Deep Learning for Automated Classification of Tuberculosis-Related Chest X-Ray: Dataset Specificity Limits Diagnostic Performance Generalizability
This highlights a critical barrier for deploying AI in tuberculosis diagnosis across diverse populations, indicating that current models are incremental and not ready for broad clinical use.
The study tackled the problem of limited generalizability in deep learning models for tuberculosis detection from chest X-rays by training a model on one population's dataset and testing it on another, finding that diagnostic performance did not transfer effectively, with specific issues like dataset differences affecting results.
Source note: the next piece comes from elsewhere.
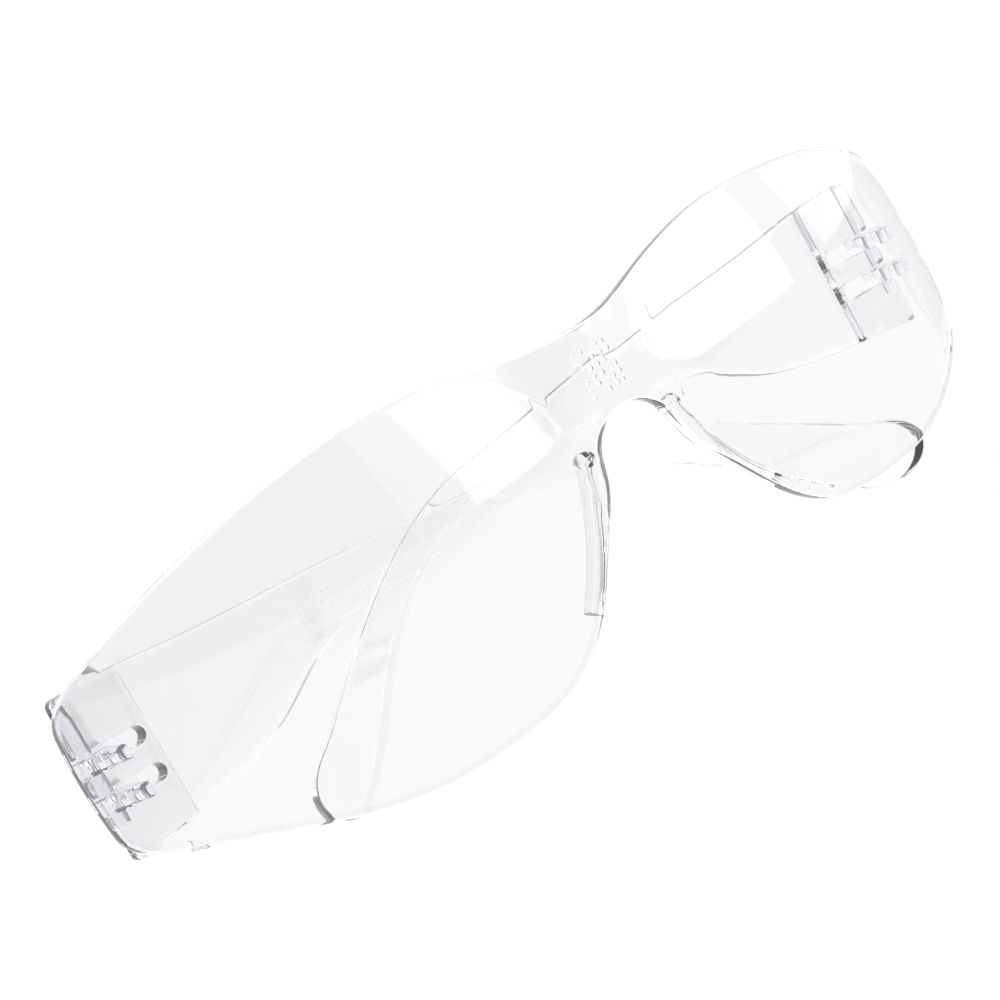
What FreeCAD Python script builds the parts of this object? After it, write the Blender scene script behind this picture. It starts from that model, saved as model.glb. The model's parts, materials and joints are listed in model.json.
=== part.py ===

Machine learning has been an emerging tool for various aspects of infectious diseases including tuberculosis surveillance and detection. However, WHO provided no recommendations on using computer-aided tuberculosis detection software because of the small number of studies, methodological limitations, and limited generalizability of the findings. To quantify the generalizability of the machine-learning model, we developed a Deep Convolutional Neural Network (DCNN) model using a TB-specific CXR dataset of one population (National Library of Medicine Shenzhen No.3 Hospital) and tested it with non-TB-specific CXR dataset of another population (National Institute of Health Clinical Centers). The findings suggested that a supervised deep learning model developed by using the training dataset from one population may not have the same diagnostic performance in another population. Technical specification of CXR images, disease severity distribution, overfitting, and overdiagnosis should be examined before implementation in other settings.